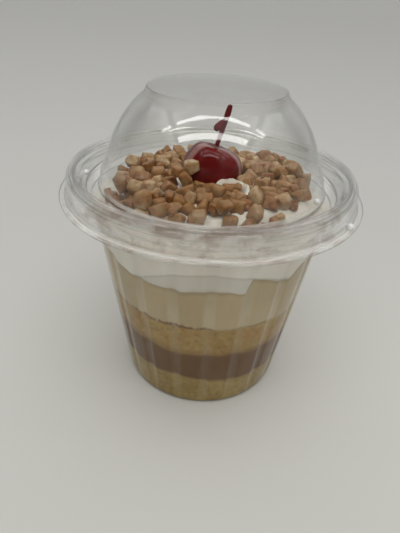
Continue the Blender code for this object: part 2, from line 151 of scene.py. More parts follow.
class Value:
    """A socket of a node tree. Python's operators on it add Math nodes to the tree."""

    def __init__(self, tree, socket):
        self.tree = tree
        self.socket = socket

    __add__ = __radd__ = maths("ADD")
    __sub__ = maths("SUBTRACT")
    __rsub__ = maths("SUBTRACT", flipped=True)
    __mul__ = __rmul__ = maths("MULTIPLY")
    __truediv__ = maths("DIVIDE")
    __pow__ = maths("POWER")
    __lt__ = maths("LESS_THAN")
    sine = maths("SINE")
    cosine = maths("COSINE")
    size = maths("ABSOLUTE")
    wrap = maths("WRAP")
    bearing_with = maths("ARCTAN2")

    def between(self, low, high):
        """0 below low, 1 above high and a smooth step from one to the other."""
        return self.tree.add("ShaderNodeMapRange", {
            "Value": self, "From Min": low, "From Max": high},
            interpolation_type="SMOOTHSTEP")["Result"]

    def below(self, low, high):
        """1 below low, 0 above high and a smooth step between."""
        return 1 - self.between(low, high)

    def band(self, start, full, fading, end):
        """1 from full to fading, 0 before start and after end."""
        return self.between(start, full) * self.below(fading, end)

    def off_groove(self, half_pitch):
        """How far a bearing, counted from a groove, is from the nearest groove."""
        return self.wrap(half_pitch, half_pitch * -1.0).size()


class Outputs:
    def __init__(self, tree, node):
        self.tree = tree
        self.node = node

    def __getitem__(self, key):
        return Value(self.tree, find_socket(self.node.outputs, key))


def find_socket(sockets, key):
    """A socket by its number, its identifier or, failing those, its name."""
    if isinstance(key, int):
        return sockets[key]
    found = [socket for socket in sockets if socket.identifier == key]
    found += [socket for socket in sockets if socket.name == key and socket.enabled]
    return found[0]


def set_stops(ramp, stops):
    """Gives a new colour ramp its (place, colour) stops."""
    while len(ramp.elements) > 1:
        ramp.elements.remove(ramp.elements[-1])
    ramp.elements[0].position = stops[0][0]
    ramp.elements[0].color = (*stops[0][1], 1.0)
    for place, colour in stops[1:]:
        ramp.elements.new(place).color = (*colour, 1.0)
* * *
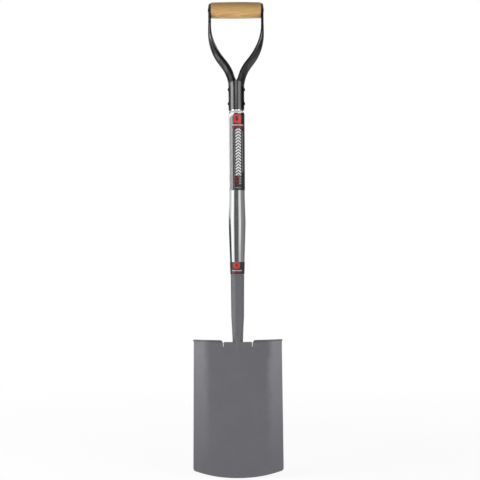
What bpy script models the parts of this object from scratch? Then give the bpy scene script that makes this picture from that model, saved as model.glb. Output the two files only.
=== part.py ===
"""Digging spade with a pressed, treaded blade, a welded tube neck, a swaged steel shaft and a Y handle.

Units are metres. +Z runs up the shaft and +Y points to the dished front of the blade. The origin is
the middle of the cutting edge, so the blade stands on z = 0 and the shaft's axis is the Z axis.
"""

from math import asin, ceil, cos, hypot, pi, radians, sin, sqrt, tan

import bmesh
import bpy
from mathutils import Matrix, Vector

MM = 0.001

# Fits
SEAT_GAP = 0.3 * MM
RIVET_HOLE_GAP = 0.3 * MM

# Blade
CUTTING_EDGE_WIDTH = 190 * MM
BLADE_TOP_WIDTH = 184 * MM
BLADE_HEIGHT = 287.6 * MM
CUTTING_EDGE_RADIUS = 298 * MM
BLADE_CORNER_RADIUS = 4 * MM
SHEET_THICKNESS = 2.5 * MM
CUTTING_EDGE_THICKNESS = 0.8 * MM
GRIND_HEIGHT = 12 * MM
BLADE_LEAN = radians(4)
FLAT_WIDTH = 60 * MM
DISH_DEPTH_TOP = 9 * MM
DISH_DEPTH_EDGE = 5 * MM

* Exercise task
Emit only the lines from the one containing "What bpy script" through the one containing "DISH_DEPTH_EDGE = 5 * MM", copied exactly.

* Task result
What bpy script models the parts of this object from scratch? Then give the bpy scene script that makes this picture from that model, saved as model.glb. Output the two files only.
=== part.py ===
"""Digging spade with a pressed, treaded blade, a welded tube neck, a swaged steel shaft and a Y handle.

Units are metres. +Z runs up the shaft and +Y points to the dished front of the blade. The origin is
the middle of the cutting edge, so the blade stands on z = 0 and the shaft's axis is the Z axis.
"""

from math import asin, ceil, cos, hypot, pi, radians, sin, sqrt, tan

import bmesh
import bpy
from mathutils import Matrix, Vector

MM = 0.001

# Fits
SEAT_GAP = 0.3 * MM
RIVET_HOLE_GAP = 0.3 * MM

# Blade
CUTTING_EDGE_WIDTH = 190 * MM
BLADE_TOP_WIDTH = 184 * MM
BLADE_HEIGHT = 287.6 * MM
CUTTING_EDGE_RADIUS = 298 * MM
BLADE_CORNER_RADIUS = 4 * MM
SHEET_THICKNESS = 2.5 * MM
CUTTING_EDGE_THICKNESS = 0.8 * MM
GRIND_HEIGHT = 12 * MM
BLADE_LEAN = radians(4)
FLAT_WIDTH = 60 * MM
DISH_DEPTH_TOP = 9 * MM
DISH_DEPTH_EDGE = 5 * MM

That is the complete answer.